Posted: November 10, 2020

Four studies lead to practical improvements

Four Advanced Clinical Practitioners at the Trust have been recognised for their commitments to patient care after they all had articles published nationally this year.

Advanced clinical practitioners (ACPs) come from a range of professional backgrounds such as nursing, pharmacy, paramedics and occupational therapy.

They are healthcare professionals educated to Master's level and have developed the skills and knowledge to allow them to take on expanded roles and scope of practice caring for patients.

The role of an ACP is often considered a bridge between clinical and patient centric care and creates multi-disciplinary teams that can enrich the patient experience.

The ACPs each conducted a study within different departments across the organisation, and focused on the progress and improvement in patient experience across both acute and community settings.

Lucy Moxham, Advanced Clinical Practitioner in Acute Medicine said: "I qualified in February this year and I have been working on Same Day Emergency Care (SDEC), formerly known as Ambulatory Care, at Great Western Hospital. This unit provides patients with immediate, same day investigations and treatment for many medical conditions, reducing the requirement for an inpatient stay.

"My published study was an evaluation of the impact of advanced nurse practitioner triage for these patients that have been referred to the hospital.

"The study concluded that the ACP triage can provide a positive impact on the patient experience within acute care and support a more streamlined approach to acute patient care."

Following the study Ella Martin, Lead ACP in Acute Medicine has worked on creating a clear and concise process for the referrals to Same Day Emergency Care for GP practices.

Ella said: "While working on our winter plans, we wanted to make sure that GPs had a simple and direct route to refer their patients that needed same day care.
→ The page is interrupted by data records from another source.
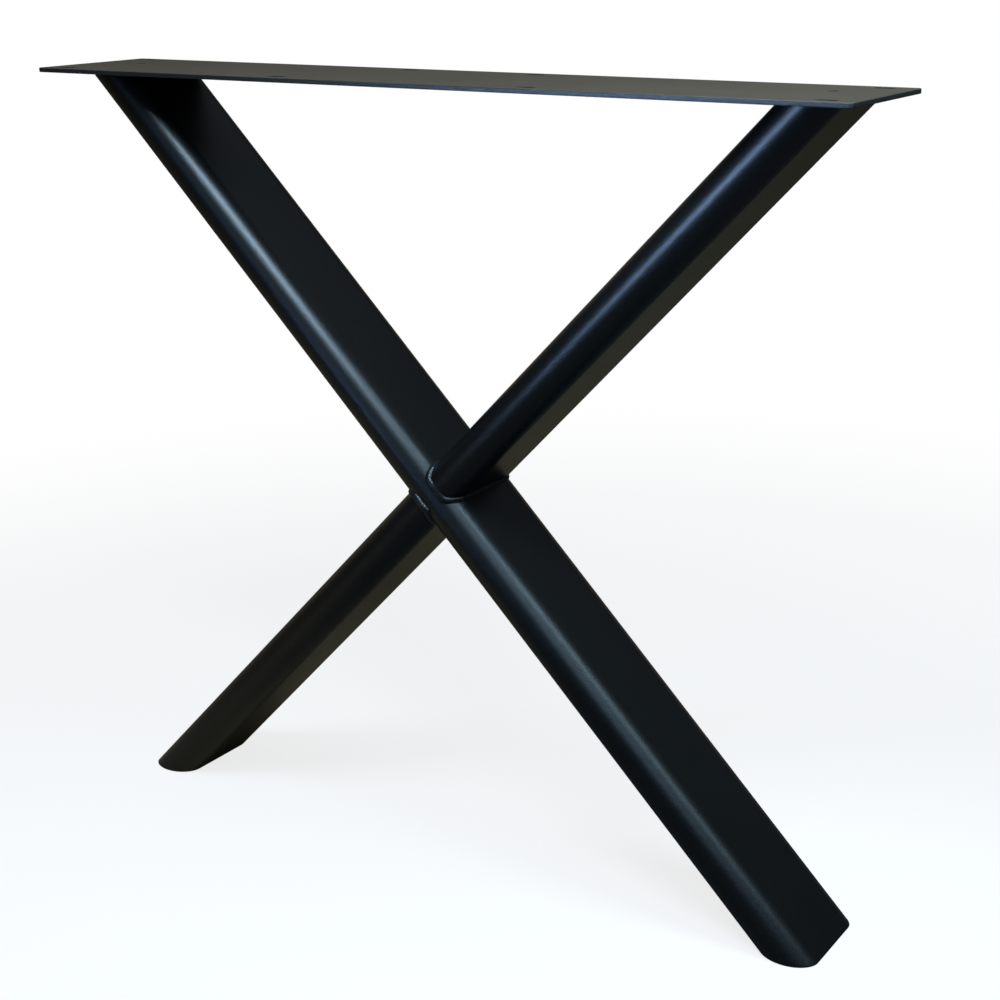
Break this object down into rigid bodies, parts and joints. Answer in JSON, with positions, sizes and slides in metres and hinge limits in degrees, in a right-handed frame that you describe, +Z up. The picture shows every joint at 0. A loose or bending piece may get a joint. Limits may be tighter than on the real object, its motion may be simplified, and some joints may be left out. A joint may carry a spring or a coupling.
{
  "type": "x shaped table leg",
  "caption": "X-shaped steel table leg of flat oval tube, one diagonal coped onto the other, with a slotted plate across the top for screwing under a table top.",
  "frame": {"origin": "on the floor, below the middle of the top plate", "axes": "+X along the top plate, towards the side on which the coped upper arm meets it; +Y across the leg, towards the side where the tubes stand flush with the plate's edge; +Z up"},
  "size_m": [0.8, 0.13, 0.71],
  "materials": {
    "tube_coat": "black satin fine texture powder coat",
    "plate_coat": "black matt fine texture powder coat",
    "weld_coat": "black satin powder coat over weld beads"
  },
  "bodies": {
    "root": {"long_tube": "tube_coat", "upper_arm_tube": "tube_coat", "lower_arm_tube": "tube_coat", "top_plate": "plate_coat", "upper_joint_weld": "weld_coat", "lower_joint_weld": "weld_coat", "long_tube_top_weld": "weld_coat", "upper_arm_top_weld": "weld_coat", "long_tube_foot_plate": "tube_coat", "lower_arm_foot_plate": "tube_coat"}
  },
  "joints": []
}
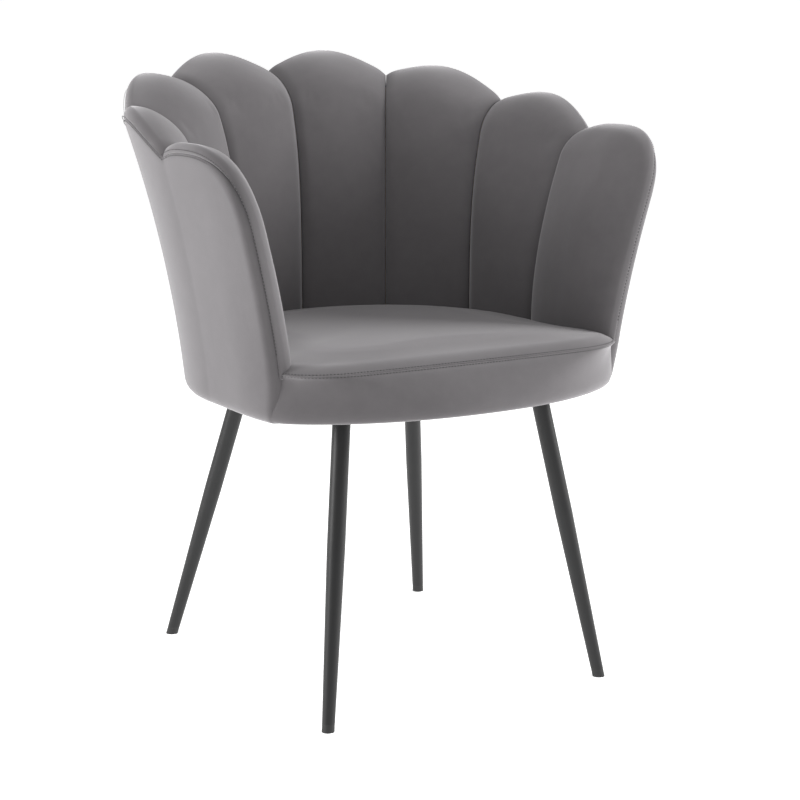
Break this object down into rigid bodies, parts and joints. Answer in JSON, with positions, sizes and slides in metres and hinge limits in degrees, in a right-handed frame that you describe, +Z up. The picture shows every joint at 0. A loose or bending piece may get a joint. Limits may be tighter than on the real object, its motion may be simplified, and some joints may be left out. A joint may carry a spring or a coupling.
{
  "type": "scallop back chair",
  "caption": "Tub chair with a channelled, scallop-edged back that runs into low rounded arms, a thick rounded seat and splayed tapered round legs.",
  "frame": {"origin": "on the floor under the middle of the chair", "axes": "+Z up, the front of the seat faces -Y, +X to the right as seen from the front"},
  "size_m": [0.635, 0.5763, 0.7801],
  "materials": {
    "velvet": "mid warm-grey velvet with a soft sheen at grazing edges",
    "foam": "matt open-cell upholstery foam",
    "plywood": "plain birch plywood",
    "dust_cover": "black non-woven sheet",
    "leg_steel": "satin black powder coat",
    "glide": "matt black plastic",
    "zinc_steel": "zinc-plated"
  },
  "bodies": {
    "root": {"back_shell": "plywood", "outer_foam": "foam", "outer_cover": "velvet", "petal_pad_left_1": "foam", "petal_cover_left_1": "velvet", "petal_pad_left_2": "foam", "petal_cover_left_2": "velvet", "petal_pad_left_3": "foam", "petal_cover_left_3": "velvet", "petal_pad_left_4": "foam", "petal_cover_left_4": "velvet", "petal_pad_right_1": "foam", "petal_cover_right_1": "velvet", "petal_pad_right_2": "foam", "petal_cover_right_2": "velvet", "petal_pad_right_3": "foam", "petal_cover_right_3": "velvet", "petal_pad_right_4": "foam", "petal_cover_right_4": "velvet", "seat_board": "plywood", "seat_foam": "foam", "seat_cover": "velvet", "front_band": "velvet", "dust_cover": "dust_cover", "leg_front_left": "leg_steel", "glide_front_left": "glide", "leg_plate_front_left": "leg_steel", "leg_front_right": "leg_steel", "glide_front_right": "glide", "leg_plate_front_right": "leg_steel", "leg_rear_left": "leg_steel", "glide_rear_left": "glide", "leg_plate_rear_left": "leg_steel", "leg_rear_right": "leg_steel", "glide_rear_right": "glide", "leg_plate_rear_right": "leg_steel", "plate_bolts": "zinc_steel", "tee_nuts": "zinc_steel", "shell_brackets": "zinc_steel", "bracket_screws": "zinc_steel", "staples": "zinc_steel"}
  },
  "joints": []
}
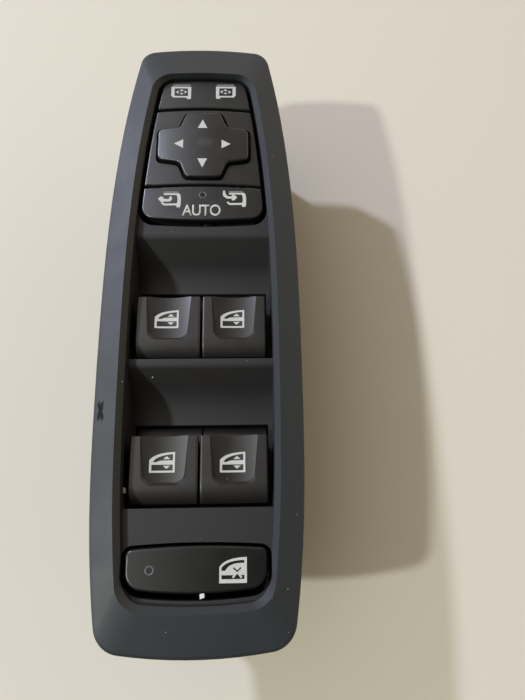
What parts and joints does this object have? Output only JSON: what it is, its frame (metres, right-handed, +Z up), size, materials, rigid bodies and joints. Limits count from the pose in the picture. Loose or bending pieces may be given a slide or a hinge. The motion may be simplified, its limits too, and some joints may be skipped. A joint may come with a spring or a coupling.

"We worked on creating a procedure that would facilitate our primary care colleagues in contacting the right team or health professional first time to ensure patients receive treatment or advice via the correct route.

"We wanted to support GPs and at the same time reduce the time it takes for patients to receive the most appropriate care for their needs."

Tania Currie, Deputy Chief Nurse at the Trust said: "Research across the UK has shown that ACP roles contribute significantly to patient care and the work our teams have done this year is testament to that. Two of the four studies carried out and published were by newly qualified team members, which shows how quickly they have driven improvements in their specialties.

"We have around 24 ACPs in roles across the Trust and many of them have been instrumental in the introduction of new patient care processes. As senior clinicians, they support consultants and are fundamental to providing a multi-professional approach to healthcare.

"We are extremely proud of their contribution to quality, safety and patient focussed care here at the Trust."